As the annual flu season looms, some scientists have this question on their minds: Why now?
For more than a century, physicians have recognized that influenza sweeps the Northern Hemisphere during the winter months, typically peaking here between late December and March.
Over the years they've floated numerous theories to explain the seasonal flu spike - blaming everything from the flood of frigid air to the wintertime tendency of people to huddle indoors.
Yet these explanations "remain astonishingly superficial and full of inconsistencies," says Dr. Scott Dowell, director of the Global Disease Protection Program at the Centers for Disease Control and Prevention in Atlanta.
Now Dowell and other researchers are focusing on a provocative new hypothesis that blames annual flu epidemics on something most people don't get enough of this time of year: sunshine.
In a paper scheduled for publication next month in the journal Epidemiology and Infection, a Harvard University-led team proposes that a vitamin D deficiency caused by inadequate winter sun exposure may predispose people to infection.
If this theory proves correct, it would not only solve a long-standing mystery, but could also have major public health consequences.
Influenza kills an average 36,000 people in the U.S. each winter, mostly the very old and very young. If scientists could pinpoint the secret behind its seasonal recurrence and somehow alter it, "the potential impact would be far greater than the current influenza vaccine," says Dowell.
Hippocrates, the Greek physician widely regarded as the father of medicine, was the first to recognize that certain diseases ebb and flow with the calendar. "Whoever wishes to investigate medicine properly," he wrote around 400 B.C., "should ... consider the seasons of the year."
Epidemiologists, however, have found that this is easier said than done.
"You look at the environment around you and say, `What's the difference between winter and summer?'" says Dr. David Fisman of the Ontario Provincial Public Health Laboratory in Canada. "There are so many things that are seasonal, it's really hard to tease them apart."
One obvious answer is that it's colder in winter. And for as long as parents have bundled up their babies, there's been an unshakable belief that catching a chill makes a person more susceptible to cold or flu.
Cold flunks tests
Since World War II, scientists have devised numerous teeth-chattering tests of this stubborn wives' tale, dunking volunteers in cold baths or confining them to refrigerated meat lockers while squirting virus-spiked mucus up their noses.
"All attempts at demonstrating some relationship between cold exposure and susceptibility to infection have proved negative," Ron Eccles, director of the Common Cold Centre at Cardiff University in Wales, concluded in a recent published review of such studies.
Experiments on the influenza virus have hinted that the flu bug is more stable in the cool, dry air of winter. But that doesn't solve the mystery, says Fisman, whose summary of efforts to understand seasonal influenza is scheduled for publication next year in the Annual Review of Public Health.

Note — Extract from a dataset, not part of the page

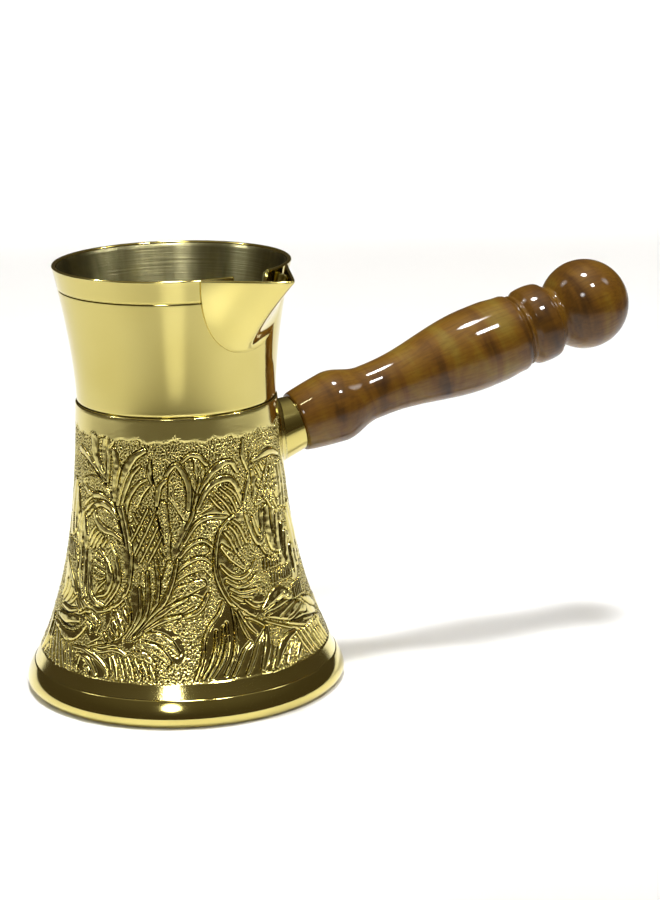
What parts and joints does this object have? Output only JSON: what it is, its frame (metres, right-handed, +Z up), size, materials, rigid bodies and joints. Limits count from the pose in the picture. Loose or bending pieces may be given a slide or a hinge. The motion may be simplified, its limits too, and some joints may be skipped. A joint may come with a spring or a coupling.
{
  "type": "coffee pot",
  "caption": "Flared brass coffee pot with an engraved bell-shaped body, a soldered pouring lip and a turned wooden handle screwed to a tapered socket.",
  "frame": {"origin": "centre of the flat underside of the base pan, on the pot's own axis", "axes": "+Z up along the pot's axis; the handle rises in the XZ plane towards +X; the pouring lip points mostly towards -Y"},
  "size_m": [0.1745, 0.085, 0.113],
  "materials": {
    "polished_brass": "spun and buffed, with fine turning marks",
    "engraved_brass": "chased leaves and stippled ground, darkened in the hollows",
    "solder": "silver solder, as it flowed",
    "tin": "wiped tin with circular marks",
    "steel": "bright screw stock",
    "varnished_wood": "turned, stained and gloss varnished"
  },
  "bodies": {
    "root": {"neck": "polished_brass", "engraved_body": "engraved_brass", "base_pan": "polished_brass", "shoulder_solder": "solder", "foot_solder": "solder", "tin_lining": "tin", "spout_lip": "polished_brass", "spout_solder": "solder", "handle_socket": "polished_brass", "socket_solder": "polished_brass", "socket_plug": "polished_brass", "handle_stud": "steel", "wood_handle": "varnished_wood"}
  },
  "joints": []
}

One reason: Influenza surveillance efforts in Southeast Asia and other steamy tropical locales reveal that flu is not only common there but also exhibits seasonal patterns akin to those in colder climates.
"If you go back to the hypothesis about cold temperature and flu, it doesn't hold for the tropics," says epidemiologist Cecile Viboud of the National Institutes of Health's Fogarty International Center in Bethesda.
Then there's the crowding theory.
Because scientists think that the flu spreads only from person to person, most have assumed that the disease ravages in winter because people are cooped up in close quarters.
But even Sir Christopher Andrewes, the British virologist who co-discovered the influenza virus in 1933, once observed, "I have always had my doubts about this."
Andrewes, who died in 1988, argued that the winter crowding explanation defies common sense, since office and factory workers are stuck indoors year-round. And summertime flu epidemics remain rare despite the prevalence of cruise ships, airplanes, and subways packed with international travelers, other skeptics of the theory note.
"There are plenty of things that don't fit," says the CDC's Dowell.
The latest theory to generate a buzz centers on sunlight.
In 1981, a British general practitioner named R. Edgar Hope-Simpson published the first paper documenting a link between influenza epidemics in the northern hemisphere and the winter solstice.
The solstice - which arrives on Dec. 21 this year - is commonly identified with the start of winter and is the shortest day of the year.
Hope-Simpson, who had no formal training in epidemiology, realized that influenza infections tended to jump just before and after the solstice. Solar radiation, he surmised, triggered some sort of "seasonal stimulus" that affected the flu virus, its human host or both.